Consumers have very different preferences and reasons for purchasing vehicles, so one-size-fits-all regulations make for poor policy. The market offers a variety of options for purchasing other consumer goods. Customers can choose from shopping directly with the manufacturer, visiting physical retail stores, or browsing online. Imagine if you could buy your next car on Amazon. The convenience and simplicity would appeal to many consumers who dislike the negotiating process and lengthy encounters with car salesmen.

A Department of Justice report found that dealerships raise the cost of new vehicles, and the Department advocates eliminating them. The report estimates that the cost of the current distribution system accounts for 30 percent of vehicle price—and half of this increase is directly from dealerships. 

Meeting the needs of diverse consumers requires retailers that are similarly diverse. Eliminating harmless transactions between consenting adults only strips consumers of choice and is detrimental to the interests of all involved—except entrenched competitors. When freedom of entry is limited, consumers lose.
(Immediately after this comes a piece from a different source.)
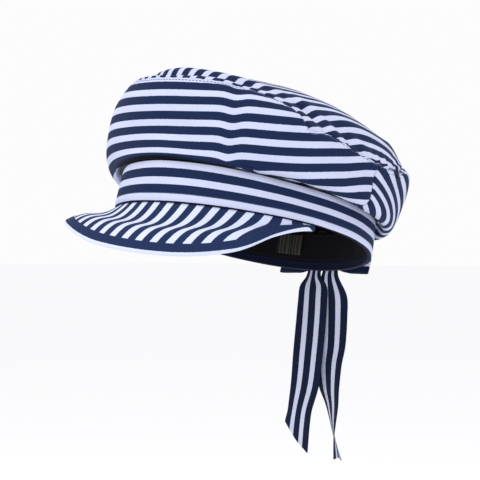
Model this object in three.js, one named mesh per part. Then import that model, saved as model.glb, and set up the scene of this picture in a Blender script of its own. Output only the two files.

The justification for this regulation is protecting dealerships, not public safety. Dealerships have played a central role in automotive sales and they do not want to lose their favored position. While dealerships do offer some benefits, this is no reason to constrain advances and force all companies and consumers to operate the same way. Tesla’s greatest innovation may be its novel sales model rather than its electric cars.